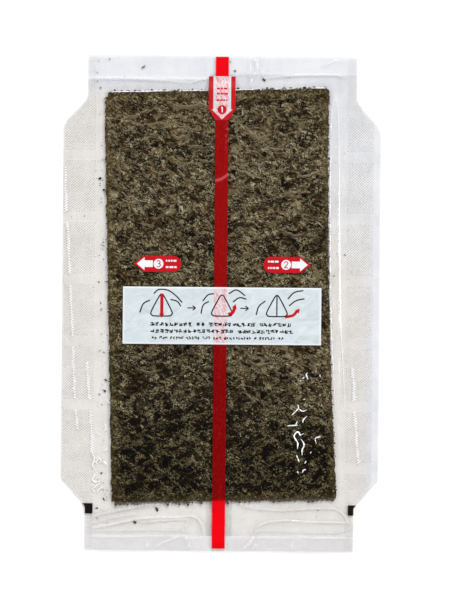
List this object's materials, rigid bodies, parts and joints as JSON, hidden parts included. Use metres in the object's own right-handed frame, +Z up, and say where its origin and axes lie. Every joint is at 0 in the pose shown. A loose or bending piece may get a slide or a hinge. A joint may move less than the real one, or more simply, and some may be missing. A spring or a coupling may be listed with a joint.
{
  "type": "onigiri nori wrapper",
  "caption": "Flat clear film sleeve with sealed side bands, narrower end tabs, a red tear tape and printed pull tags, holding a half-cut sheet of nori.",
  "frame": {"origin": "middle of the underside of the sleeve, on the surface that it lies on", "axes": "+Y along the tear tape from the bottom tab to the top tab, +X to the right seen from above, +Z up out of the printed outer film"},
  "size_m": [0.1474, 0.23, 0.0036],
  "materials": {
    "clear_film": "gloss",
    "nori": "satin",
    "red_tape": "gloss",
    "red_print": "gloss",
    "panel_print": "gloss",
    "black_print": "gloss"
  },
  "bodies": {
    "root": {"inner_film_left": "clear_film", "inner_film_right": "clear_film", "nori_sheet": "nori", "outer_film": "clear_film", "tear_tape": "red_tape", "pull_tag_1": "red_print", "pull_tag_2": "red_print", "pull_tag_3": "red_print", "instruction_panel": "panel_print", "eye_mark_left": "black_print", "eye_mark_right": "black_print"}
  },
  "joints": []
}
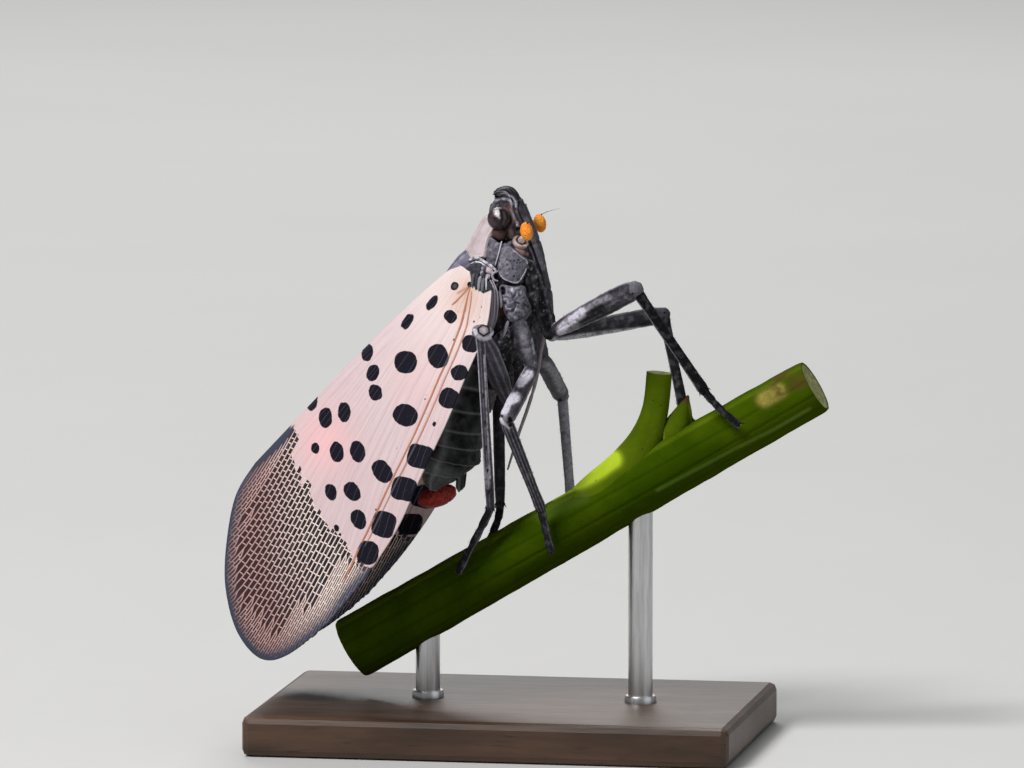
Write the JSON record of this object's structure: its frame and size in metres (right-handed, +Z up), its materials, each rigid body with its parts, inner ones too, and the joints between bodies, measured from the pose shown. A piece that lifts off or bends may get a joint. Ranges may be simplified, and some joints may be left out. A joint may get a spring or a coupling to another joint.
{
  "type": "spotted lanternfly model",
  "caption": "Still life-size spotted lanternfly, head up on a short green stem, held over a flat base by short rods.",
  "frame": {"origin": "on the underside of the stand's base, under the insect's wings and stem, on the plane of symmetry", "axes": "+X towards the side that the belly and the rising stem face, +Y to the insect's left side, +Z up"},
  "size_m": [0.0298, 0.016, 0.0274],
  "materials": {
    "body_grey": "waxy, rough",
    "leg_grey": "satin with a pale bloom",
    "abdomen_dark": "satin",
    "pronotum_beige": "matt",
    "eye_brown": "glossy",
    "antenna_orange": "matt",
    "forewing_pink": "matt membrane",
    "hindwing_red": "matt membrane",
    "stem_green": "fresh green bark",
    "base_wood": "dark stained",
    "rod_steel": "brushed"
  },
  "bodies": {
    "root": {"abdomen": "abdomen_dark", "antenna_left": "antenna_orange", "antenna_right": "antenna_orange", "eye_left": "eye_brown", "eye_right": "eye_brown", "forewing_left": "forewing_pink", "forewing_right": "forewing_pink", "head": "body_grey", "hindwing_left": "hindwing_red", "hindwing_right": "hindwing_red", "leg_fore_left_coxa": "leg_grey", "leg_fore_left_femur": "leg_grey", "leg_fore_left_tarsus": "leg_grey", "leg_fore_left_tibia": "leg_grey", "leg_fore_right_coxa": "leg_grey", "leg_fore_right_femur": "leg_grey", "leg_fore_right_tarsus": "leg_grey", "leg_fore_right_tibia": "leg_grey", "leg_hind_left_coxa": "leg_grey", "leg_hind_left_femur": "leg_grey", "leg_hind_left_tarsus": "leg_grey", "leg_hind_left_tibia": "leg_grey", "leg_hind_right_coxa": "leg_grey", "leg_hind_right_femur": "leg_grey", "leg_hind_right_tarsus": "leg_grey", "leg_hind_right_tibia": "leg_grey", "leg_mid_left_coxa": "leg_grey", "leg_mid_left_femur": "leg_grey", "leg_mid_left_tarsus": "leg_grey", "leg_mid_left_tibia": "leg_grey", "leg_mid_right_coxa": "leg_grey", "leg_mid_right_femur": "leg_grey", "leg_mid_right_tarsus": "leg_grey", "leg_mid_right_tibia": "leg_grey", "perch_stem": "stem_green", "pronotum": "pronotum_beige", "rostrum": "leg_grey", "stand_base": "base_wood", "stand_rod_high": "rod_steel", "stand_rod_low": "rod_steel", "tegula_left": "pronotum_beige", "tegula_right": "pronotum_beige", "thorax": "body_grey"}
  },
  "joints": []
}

TASK DETAILS – Nothing may be left out: return each entry exactly as it reads.

RESPONSE TO THIS EXERCISE –
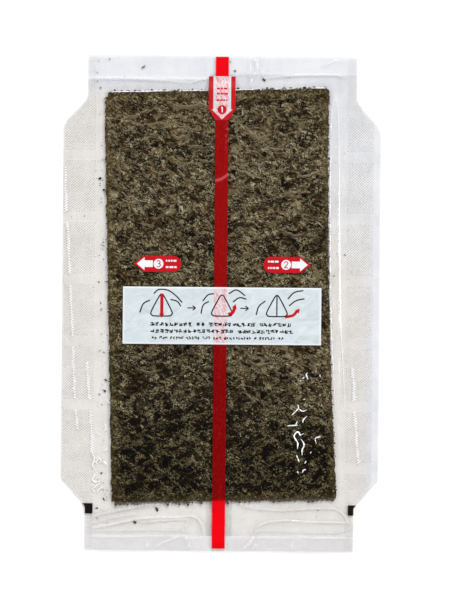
List this object's materials, rigid bodies, parts and joints as JSON, hidden parts included. Use metres in the object's own right-handed frame, +Z up, and say where its origin and axes lie. Every joint is at 0 in the pose shown. A loose or bending piece may get a slide or a hinge. A joint may move less than the real one, or more simply, and some may be missing. A spring or a coupling may be listed with a joint.
{
  "type": "onigiri nori wrapper",
  "caption": "Flat clear film sleeve with sealed side bands, narrower end tabs, a red tear tape and printed pull tags, holding a half-cut sheet of nori.",
  "frame": {"origin": "middle of the underside of the sleeve, on the surface that it lies on", "axes": "+Y along the tear tape from the bottom tab to the top tab, +X to the right seen from above, +Z up out of the printed outer film"},
  "size_m": [0.1474, 0.23, 0.0036],
  "materials": {
    "clear_film": "gloss",
    "nori": "satin",
    "red_tape": "gloss",
    "red_print": "gloss",
    "panel_print": "gloss",
    "black_print": "gloss"
  },
  "bodies": {
    "root": {"inner_film_left": "clear_film", "inner_film_right": "clear_film", "nori_sheet": "nori", "outer_film": "clear_film", "tear_tape": "red_tape", "pull_tag_1": "red_print", "pull_tag_2": "red_print", "pull_tag_3": "red_print", "instruction_panel": "panel_print", "eye_mark_left": "black_print", "eye_mark_right": "black_print"}
  },
  "joints": []
}
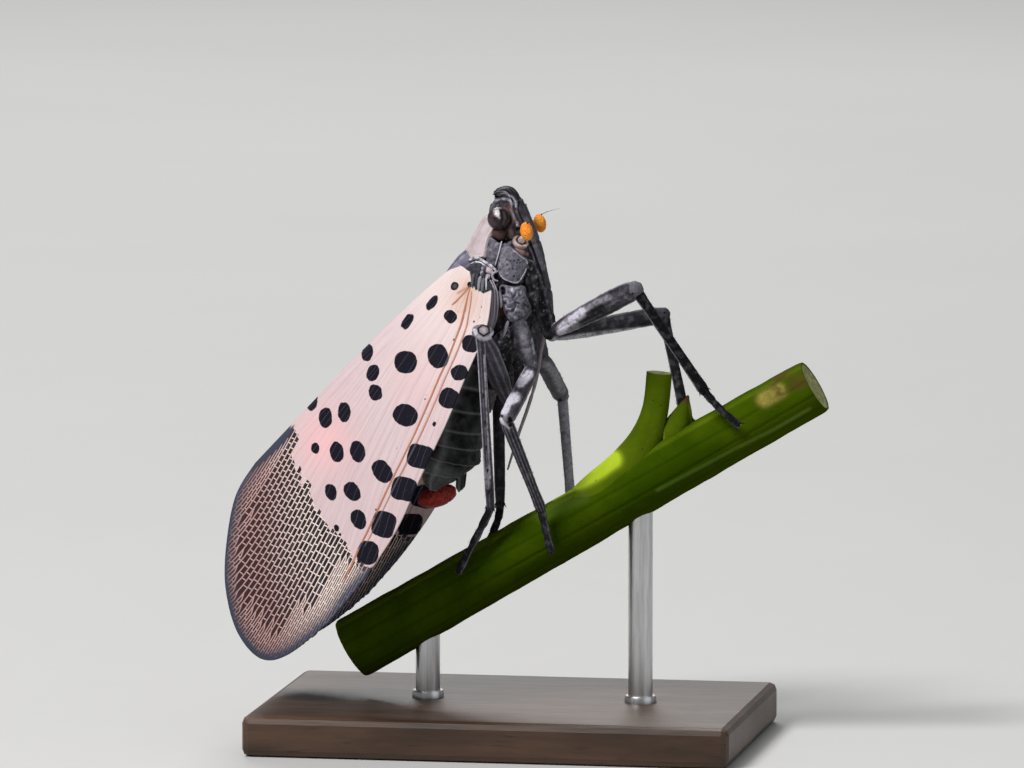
Write the JSON record of this object's structure: its frame and size in metres (right-handed, +Z up), its materials, each rigid body with its parts, inner ones too, and the joints between bodies, measured from the pose shown. A piece that lifts off or bends may get a joint. Ranges may be simplified, and some joints may be left out. A joint may get a spring or a coupling to another joint.
{
  "type": "spotted lanternfly model",
  "caption": "Still life-size spotted lanternfly, head up on a short green stem, held over a flat base by short rods.",
  "frame": {"origin": "on the underside of the stand's base, under the insect's wings and stem, on the plane of symmetry", "axes": "+X towards the side that the belly and the rising stem face, +Y to the insect's left side, +Z up"},
  "size_m": [0.0298, 0.016, 0.0274],
  "materials": {
    "body_grey": "waxy, rough",
    "leg_grey": "satin with a pale bloom",
    "abdomen_dark": "satin",
    "pronotum_beige": "matt",
    "eye_brown": "glossy",
    "antenna_orange": "matt",
    "forewing_pink": "matt membrane",
    "hindwing_red": "matt membrane",
    "stem_green": "fresh green bark",
    "base_wood": "dark stained",
    "rod_steel": "brushed"
  },
  "bodies": {
    "root": {"abdomen": "abdomen_dark", "antenna_left": "antenna_orange", "antenna_right": "antenna_orange", "eye_left": "eye_brown", "eye_right": "eye_brown", "forewing_left": "forewing_pink", "forewing_right": "forewing_pink", "head": "body_grey", "hindwing_left": "hindwing_red", "hindwing_right": "hindwing_red", "leg_fore_left_coxa": "leg_grey", "leg_fore_left_femur": "leg_grey", "leg_fore_left_tarsus": "leg_grey", "leg_fore_left_tibia": "leg_grey", "leg_fore_right_coxa": "leg_grey", "leg_fore_right_femur": "leg_grey", "leg_fore_right_tarsus": "leg_grey", "leg_fore_right_tibia": "leg_grey", "leg_hind_left_coxa": "leg_grey", "leg_hind_left_femur": "leg_grey", "leg_hind_left_tarsus": "leg_grey", "leg_hind_left_tibia": "leg_grey", "leg_hind_right_coxa": "leg_grey", "leg_hind_right_femur": "leg_grey", "leg_hind_right_tarsus": "leg_grey", "leg_hind_right_tibia": "leg_grey", "leg_mid_left_coxa": "leg_grey", "leg_mid_left_femur": "leg_grey", "leg_mid_left_tarsus": "leg_grey", "leg_mid_left_tibia": "leg_grey", "leg_mid_right_coxa": "leg_grey", "leg_mid_right_femur": "leg_grey", "leg_mid_right_tarsus": "leg_grey", "leg_mid_right_tibia": "leg_grey", "perch_stem": "stem_green", "pronotum": "pronotum_beige", "rostrum": "leg_grey", "stand_base": "base_wood", "stand_rod_high": "rod_steel", "stand_rod_low": "rod_steel", "tegula_left": "pronotum_beige", "tegula_right": "pronotum_beige", "thorax": "body_grey"}
  },
  "joints": []
}